What Perl chapter would be complete without some mention of CGI? The Common Gateway Interface is a standard by which web servers, like Apache, allow external programs to interact with web clients. The details of CGI can be found in O'Reilly's CGI Programming with Perl, but the code below uses the venerable CGI module to create a simple form and display the results after the user has hit the submit button. You will need look through your local web server's configuration files to see where such a script needs to be in order for it to work.
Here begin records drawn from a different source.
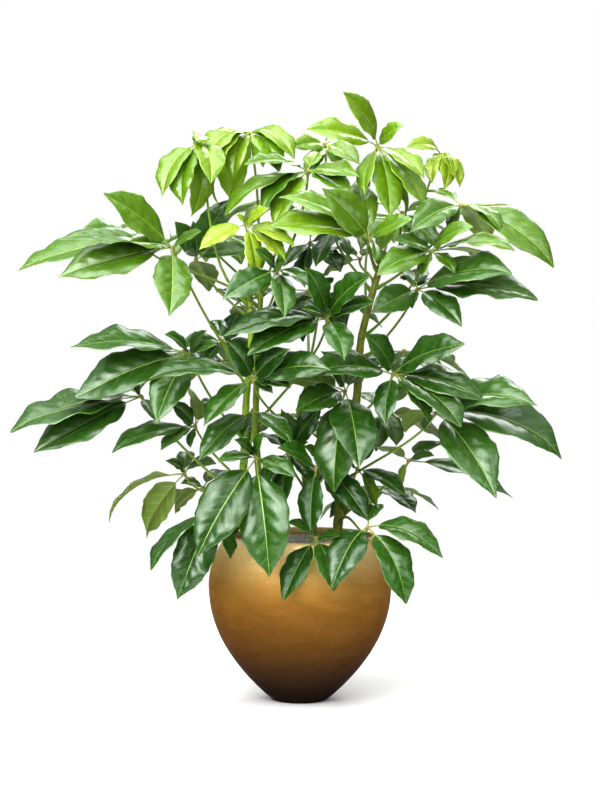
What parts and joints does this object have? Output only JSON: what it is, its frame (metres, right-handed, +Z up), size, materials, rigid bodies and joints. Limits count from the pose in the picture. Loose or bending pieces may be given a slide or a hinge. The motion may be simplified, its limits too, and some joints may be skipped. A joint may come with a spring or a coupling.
{
  "type": "potted umbrella plant",
  "caption": "Tall bushy houseplant with drooping whorls of pointed oval leaflets on upright stems, standing in soil in a round planter that tapers to a narrow foot",
  "frame": {"origin": "centre of the flat underside of the pot's foot, on the pot's axis", "axes": "+Z up along the pot's axis and the plant's height; +X to the right and -Y towards the viewer of the plant's best side"},
  "size_m": [1.3628, 0.9107, 1.5182],
  "materials": {
    "pot": "satin bronze-gold leafed coating, darkening to near-black brown at the foot",
    "soil": "dark crumbly potting mix",
    "granulate": "pale grey-white mineral grains",
    "stem_green": "smooth young green stem",
    "stem_bark": "olive green stem with brown leaf scars",
    "leaf_new": "new lime-green leaf, waxy",
    "leaf_mid": "mid-green waxy leaf",
    "leaf_dark": "dark green glossy leaf with paler ribs",
    "leaf_olive": "leaf seen mostly from its dull olive underside"
  },
  "bodies": {
    "root": {"pot": "pot", "soil": "soil", "granulate": "granulate", "stem_left_front": "stem_green", "stem_left_back": "stem_green", "stem_right": "stem_bark", "stem_middle": "stem_bark", "leaf_crown_left": "leaf_new", "leaf_crown_far_left": "leaf_new", "leaf_newest_left": "leaf_new", "leaf_crown_middle": "leaf_new", "leaf_crown_right": "leaf_new", "leaf_newest_right": "leaf_new", "leaf_upper_far_right": "leaf_mid", "leaf_upper_right": "leaf_mid", "leaf_upper_middle": "leaf_mid", "leaf_upper_front": "leaf_mid", "leaf_upper_centre": "leaf_mid", "leaf_left_big": "leaf_mid", "leaf_left_low_tip": "leaf_mid", "leaf_left_behind": "leaf_dark", "leaf_behind_left_stem": "leaf_dark", "leaf_left_middle": "leaf_dark", "leaf_left_reach": "leaf_dark", "leaf_left_inner": "leaf_dark", "leaf_left_underside": "leaf_olive", "leaf_left_underside_low": "leaf_olive", "leaf_front_left_small": "leaf_dark", "leaf_front_middle_left": "leaf_dark", "leaf_front_middle": "leaf_dark", "leaf_front_pair": "leaf_dark", "leaf_front_right_small": "leaf_dark", "leaf_front_right_broad": "leaf_dark", "leaf_front_low_left": "leaf_dark", "leaf_front_low_middle": "leaf_dark", "leaf_right_upper": "leaf_dark", "leaf_right_middle": "leaf_dark", "leaf_right_reach": "leaf_dark", "leaf_right_low": "leaf_dark", "leaf_right_behind": "leaf_olive", "leaf_rim_right": "leaf_dark", "leaf_rim_middle": "leaf_dark", "leaf_rim_left": "leaf_dark", "leaf_rim_left_small": "leaf_dark", "leaf_centre_small": "leaf_mid", "leaf_centre_underside": "leaf_olive", "leaf_low_between_stems": "leaf_dark", "leaf_inner_upper": "leaf_dark", "leaf_inner_right": "leaf_mid", "leaf_inner_left": "leaf_dark", "leaf_inner_middle": "leaf_dark", "leaf_back_top": "leaf_mid", "leaf_back_upper_right": "leaf_mid", "leaf_back_upper_left": "leaf_mid", "leaf_back_middle": "leaf_dark", "leaf_back_right": "leaf_dark", "leaf_back_left": "leaf_dark", "leaf_back_low_middle": "leaf_dark", "leaf_back_low_right": "leaf_dark"}
  },
  "joints": []
}
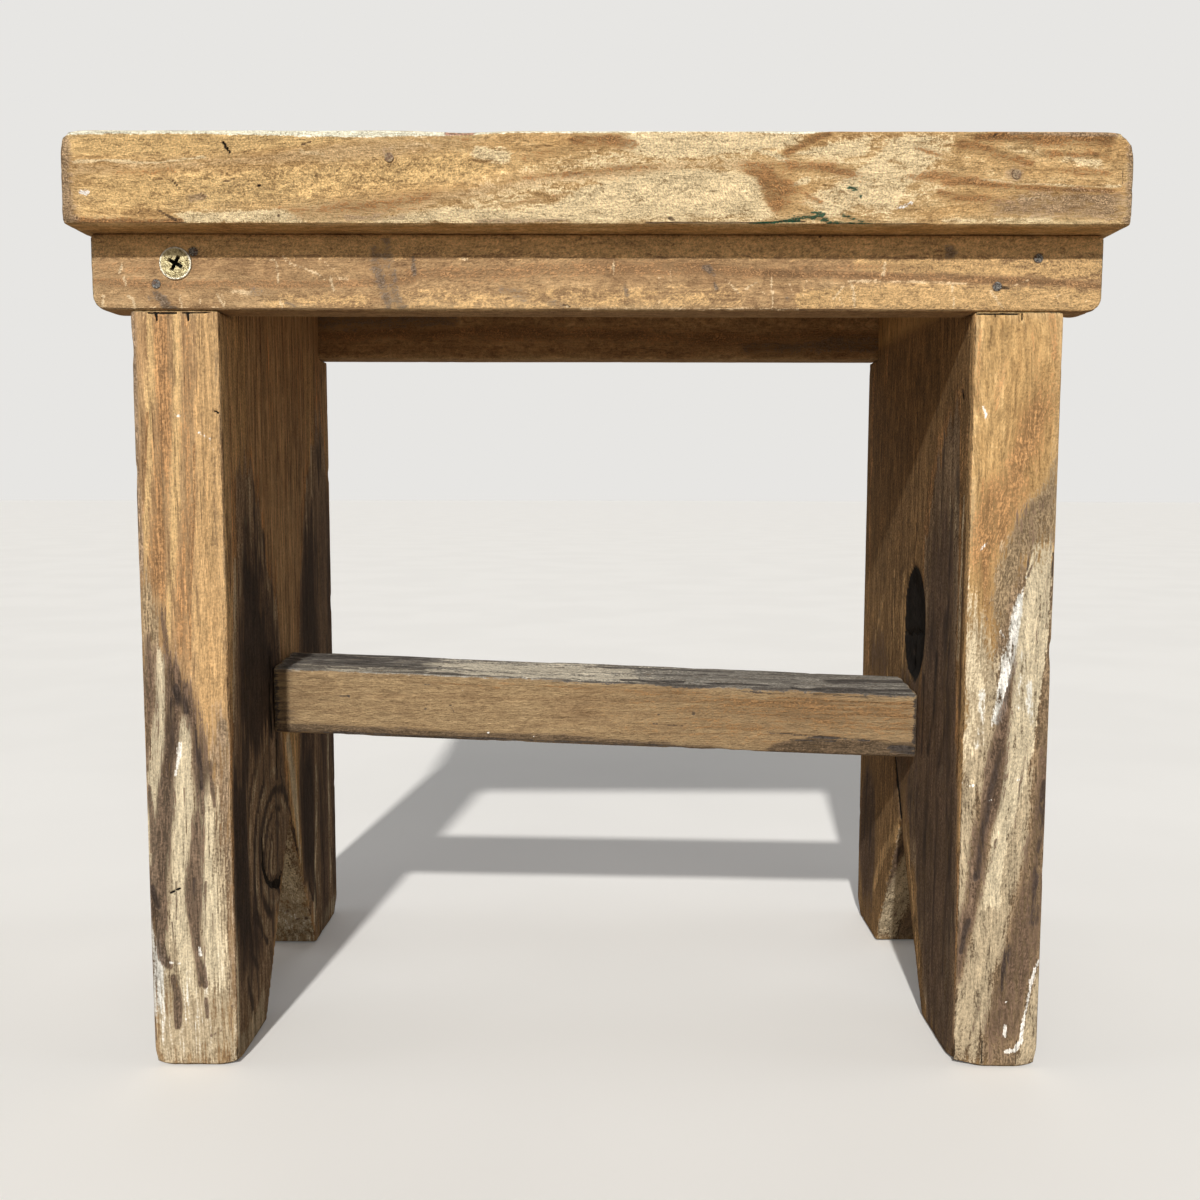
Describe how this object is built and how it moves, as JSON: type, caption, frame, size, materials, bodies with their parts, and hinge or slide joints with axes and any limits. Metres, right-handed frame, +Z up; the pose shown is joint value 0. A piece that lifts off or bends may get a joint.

Unfortunately, that information is very system-dependent.

use CGI;

$cgi  = CGI->new;
$name = $cgi->param("usrname");

print
  $cgi->header, $cgi->start_html,
  $cgi->h1("My First CGI Program");

if( $name ){
  print $cgi->p("Hello, $name");
}

print
  $cgi->start_form,
  $cgi->p("What's your name: "), $cgi->textfield(-name => "usrname"),
  $cgi->submit, $cgi->end_form,
  $cgi->end_html;

CGI scripts are unlike other scripts with which you are probably more familiar, because these programs have a notion of programming state. In other words, when the user first accesses this page, $name will be empty and a blank form with a text box will be displayed. When the user enters something into that textbox and submits the form, the user's input will be stored under the key usrname. After the user presses the form's submit button, the values of that form are available through the CGI method param. Here, the desired value is stored under the key usrname. If this value is populated, a simple message is displayed before showing the form again.

Now you have nearly all the tools necessary to create your own Internet search engine. I leave the details of creating a massive data storage and retrieval system needed to catalog millions of web pages as an exercise for the reader.